Copy out each line exactly as it appears.

==== Data to use ====

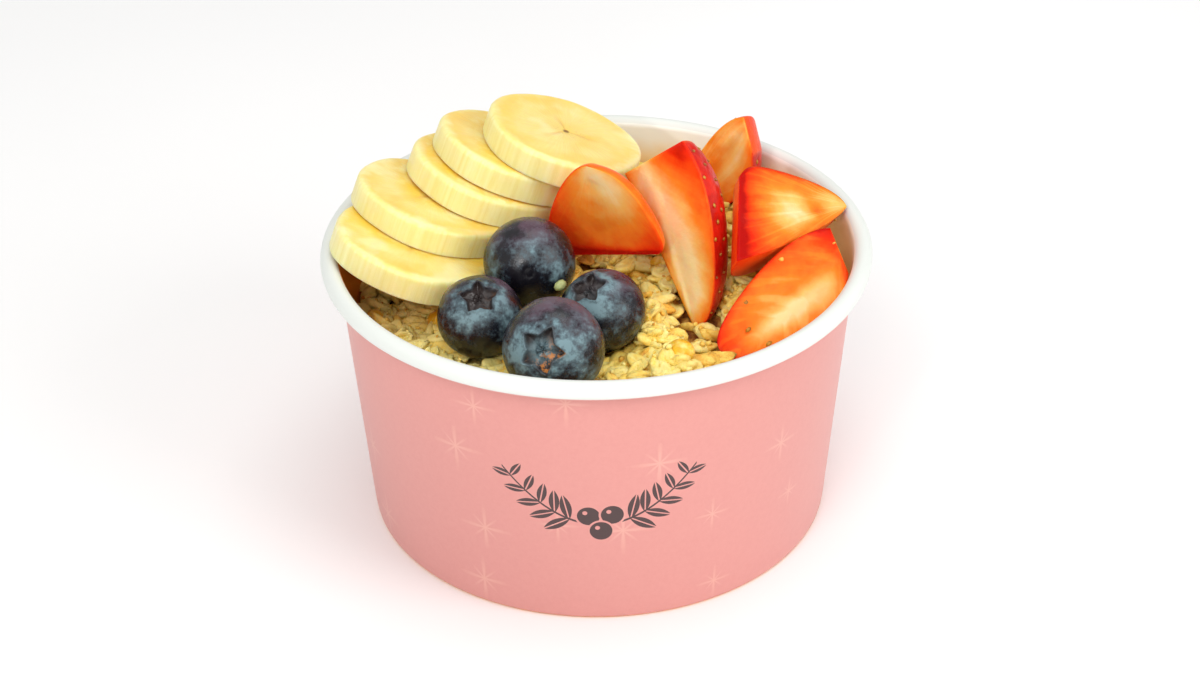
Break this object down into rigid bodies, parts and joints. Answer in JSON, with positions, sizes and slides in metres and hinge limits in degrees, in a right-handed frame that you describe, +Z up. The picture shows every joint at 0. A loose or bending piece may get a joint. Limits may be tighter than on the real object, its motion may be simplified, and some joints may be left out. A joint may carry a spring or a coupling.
{
  "type": "acai bowl",
  "caption": "Paper cup of blended acai under granola, topped with a fan of banana slices, blueberries and cut strawberry pieces.",
  "frame": {"origin": "middle of the cup's foot, on the surface it stands on", "axes": "+Z up along the cup's axis; the blueberries are on the -Y side and the strawberries on the +X side"},
  "size_m": [0.115, 0.115, 0.0834],
  "materials": {
    "printed_cup_paper": "satin",
    "cup_base_paper": "satin",
    "acai_blend": "satin",
    "granola": "matte",
    "banana": "satin",
    "blueberry": "satin",
    "strawberry": "satin"
  },
  "bodies": {
    "root": {"cup_wall": "printed_cup_paper", "cup_base": "cup_base_paper", "acai": "acai_blend", "granola": "granola", "banana_slice_1": "banana", "banana_slice_2": "banana", "banana_slice_3": "banana", "banana_slice_4": "banana", "banana_slice_5": "banana", "blueberry_1": "blueberry", "blueberry_2": "blueberry", "blueberry_3": "blueberry", "blueberry_4": "blueberry", "strawberry_1": "strawberry", "strawberry_2": "strawberry", "strawberry_3": "strawberry", "strawberry_4": "strawberry", "strawberry_5": "strawberry"}
  },
  "joints": []
}
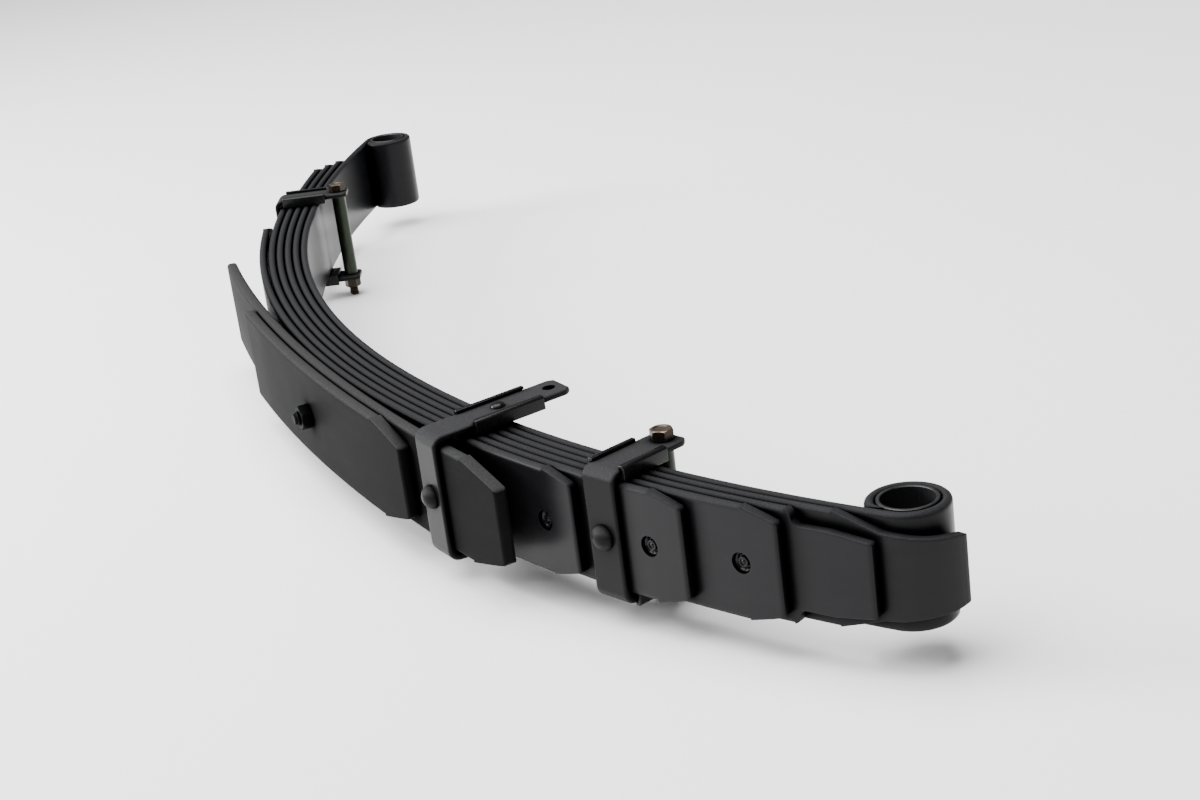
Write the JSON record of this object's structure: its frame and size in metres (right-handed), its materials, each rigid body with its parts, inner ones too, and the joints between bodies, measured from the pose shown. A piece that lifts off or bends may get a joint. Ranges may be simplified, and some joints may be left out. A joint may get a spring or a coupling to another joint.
{
  "type": "leaf spring",
  "caption": "Arched multi-leaf suspension spring with a curled eye at each end, a loose wrapper round the front eye, thick helper leaves under the arch and U clips round the pack.",
  "frame": {"origin": "middle of the bounding box in plan, on the plane that the lowest points touch", "axes": "+X along the chord between the eyes, towards the front eye with the wrapper; +Y from the convex side to the concave side; +Z along the leaf width, so the spring lies on its side"},
  "size_m": [1.2212, 0.2764, 0.1079],
  "materials": {
    "leaf_paint": "satin black paint, greyer on the leaf edges",
    "helper_paint": "satin charcoal paint",
    "clip_paint": "semi-gloss black paint",
    "fastener_paint": "semi-gloss black paint",
    "black_plastic": "moulded black plastic, slightly shiny",
    "bush_steel": "dark phosphated steel",
    "yellow_zinc": "yellow chromated zinc",
    "olive_zinc": "olive chromated zinc"
  },
  "bodies": {
    "front": {"leaf_1_main": "leaf_paint", "leaf_2_wrapper": "leaf_paint", "leaf_3": "leaf_paint", "leaf_4": "leaf_paint", "leaf_5": "leaf_paint", "leaf_6": "leaf_paint", "leaf_4_front_button": "black_plastic", "leaf_5_front_button": "black_plastic", "leaf_6_front_button": "black_plastic", "front_eye_bush": "bush_steel", "front_clip_strap": "clip_paint", "front_clip_upper_liner": "black_plastic", "front_clip_lower_liner": "black_plastic", "front_clip_rivet": "clip_paint", "front_clip_bolt": "yellow_zinc", "front_clip_nut": "yellow_zinc", "front_clip_spacer": "olive_zinc"},
    "rear": {"leaf_4_rear_button": "black_plastic", "leaf_6_rear_button": "black_plastic", "rear_eye_bush": "bush_steel", "rear_clip_strap": "clip_paint", "rear_clip_upper_liner": "black_plastic", "rear_clip_lower_liner": "black_plastic", "rear_clip_rivet": "clip_paint", "rear_clip_bolt": "yellow_zinc", "rear_clip_nut": "yellow_zinc", "rear_clip_spacer": "olive_zinc"},
    "centre": {"helper_leaf_1": "helper_paint", "helper_leaf_2": "helper_paint", "centre_bolt": "fastener_paint", "centre_nut": "fastener_paint", "middle_clip_strap": "clip_paint", "middle_clip_upper_liner": "black_plastic", "middle_clip_lower_liner": "black_plastic", "middle_clip_rivet": "clip_paint"}
  },
  "joints": [
    {"name": "flex", "type": "hinge", "parent": "front", "child": "rear", "pos_m": [0.11805, -0.08871, 0.0589], "axis": [0, 0, 1], "range_deg": [0, 5], "stiffness_Nm_per_rad": 4000, "deforming": ["leaf_1_main", "leaf_2_wrapper", "leaf_3", "leaf_4", "leaf_5", "leaf_6"]},
    {"name": "seat_turn", "type": "hinge", "parent": "front", "child": "centre", "pos_m": [0.11805, -0.08871, 0.0589], "axis": [0, 0, 1], "range_deg": [0, 2.5]}
  ],
  "couplings": [
    {"joint": "seat_turn", "follows": "flex", "ratio": 0.5}
  ]
}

====

Correct output:
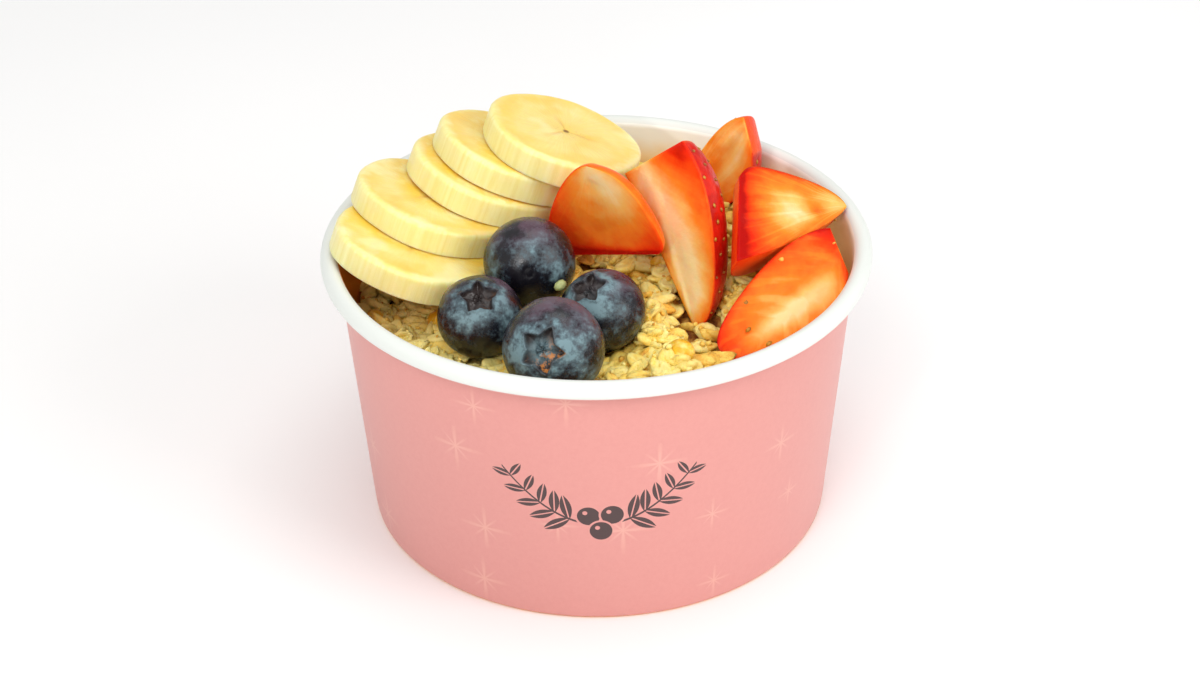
Break this object down into rigid bodies, parts and joints. Answer in JSON, with positions, sizes and slides in metres and hinge limits in degrees, in a right-handed frame that you describe, +Z up. The picture shows every joint at 0. A loose or bending piece may get a joint. Limits may be tighter than on the real object, its motion may be simplified, and some joints may be left out. A joint may carry a spring or a coupling.
{
  "type": "acai bowl",
  "caption": "Paper cup of blended acai under granola, topped with a fan of banana slices, blueberries and cut strawberry pieces.",
  "frame": {"origin": "middle of the cup's foot, on the surface it stands on", "axes": "+Z up along the cup's axis; the blueberries are on the -Y side and the strawberries on the +X side"},
  "size_m": [0.115, 0.115, 0.0834],
  "materials": {
    "printed_cup_paper": "satin",
    "cup_base_paper": "satin",
    "acai_blend": "satin",
    "granola": "matte",
    "banana": "satin",
    "blueberry": "satin",
    "strawberry": "satin"
  },
  "bodies": {
    "root": {"cup_wall": "printed_cup_paper", "cup_base": "cup_base_paper", "acai": "acai_blend", "granola": "granola", "banana_slice_1": "banana", "banana_slice_2": "banana", "banana_slice_3": "banana", "banana_slice_4": "banana", "banana_slice_5": "banana", "blueberry_1": "blueberry", "blueberry_2": "blueberry", "blueberry_3": "blueberry", "blueberry_4": "blueberry", "strawberry_1": "strawberry", "strawberry_2": "strawberry", "strawberry_3": "strawberry", "strawberry_4": "strawberry", "strawberry_5": "strawberry"}
  },
  "joints": []
}
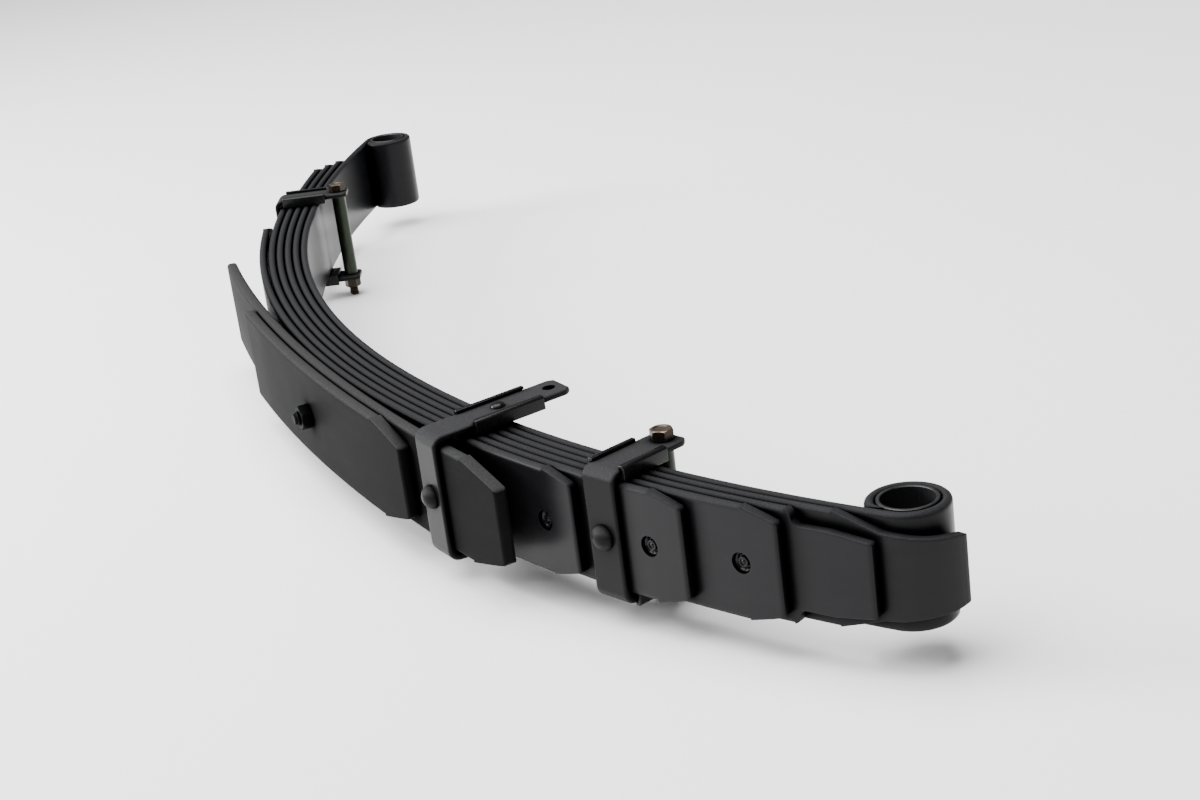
Write the JSON record of this object's structure: its frame and size in metres (right-handed), its materials, each rigid body with its parts, inner ones too, and the joints between bodies, measured from the pose shown. A piece that lifts off or bends may get a joint. Ranges may be simplified, and some joints may be left out. A joint may get a spring or a coupling to another joint.
{
  "type": "leaf spring",
  "caption": "Arched multi-leaf suspension spring with a curled eye at each end, a loose wrapper round the front eye, thick helper leaves under the arch and U clips round the pack.",
  "frame": {"origin": "middle of the bounding box in plan, on the plane that the lowest points touch", "axes": "+X along the chord between the eyes, towards the front eye with the wrapper; +Y from the convex side to the concave side; +Z along the leaf width, so the spring lies on its side"},
  "size_m": [1.2212, 0.2764, 0.1079],
  "materials": {
    "leaf_paint": "satin black paint, greyer on the leaf edges",
    "helper_paint": "satin charcoal paint",
    "clip_paint": "semi-gloss black paint",
    "fastener_paint": "semi-gloss black paint",
    "black_plastic": "moulded black plastic, slightly shiny",
    "bush_steel": "dark phosphated steel",
    "yellow_zinc": "yellow chromated zinc",
    "olive_zinc": "olive chromated zinc"
  },
  "bodies": {
    "front": {"leaf_1_main": "leaf_paint", "leaf_2_wrapper": "leaf_paint", "leaf_3": "leaf_paint", "leaf_4": "leaf_paint", "leaf_5": "leaf_paint", "leaf_6": "leaf_paint", "leaf_4_front_button": "black_plastic", "leaf_5_front_button": "black_plastic", "leaf_6_front_button": "black_plastic", "front_eye_bush": "bush_steel", "front_clip_strap": "clip_paint", "front_clip_upper_liner": "black_plastic", "front_clip_lower_liner": "black_plastic", "front_clip_rivet": "clip_paint", "front_clip_bolt": "yellow_zinc", "front_clip_nut": "yellow_zinc", "front_clip_spacer": "olive_zinc"},
    "rear": {"leaf_4_rear_button": "black_plastic", "leaf_6_rear_button": "black_plastic", "rear_eye_bush": "bush_steel", "rear_clip_strap": "clip_paint", "rear_clip_upper_liner": "black_plastic", "rear_clip_lower_liner": "black_plastic", "rear_clip_rivet": "clip_paint", "rear_clip_bolt": "yellow_zinc", "rear_clip_nut": "yellow_zinc", "rear_clip_spacer": "olive_zinc"},
    "centre": {"helper_leaf_1": "helper_paint", "helper_leaf_2": "helper_paint", "centre_bolt": "fastener_paint", "centre_nut": "fastener_paint", "middle_clip_strap": "clip_paint", "middle_clip_upper_liner": "black_plastic", "middle_clip_lower_liner": "black_plastic", "middle_clip_rivet": "clip_paint"}
  },
  "joints": [
    {"name": "flex", "type": "hinge", "parent": "front", "child": "rear", "pos_m": [0.11805, -0.08871, 0.0589], "axis": [0, 0, 1], "range_deg": [0, 5], "stiffness_Nm_per_rad": 4000, "deforming": ["leaf_1_main", "leaf_2_wrapper", "leaf_3", "leaf_4", "leaf_5", "leaf_6"]},
    {"name": "seat_turn", "type": "hinge", "parent": "front", "child": "centre", "pos_m": [0.11805, -0.08871, 0.0589], "axis": [0, 0, 1], "range_deg": [0, 2.5]}
  ],
  "couplings": [
    {"joint": "seat_turn", "follows": "flex", "ratio": 0.5}
  ]
}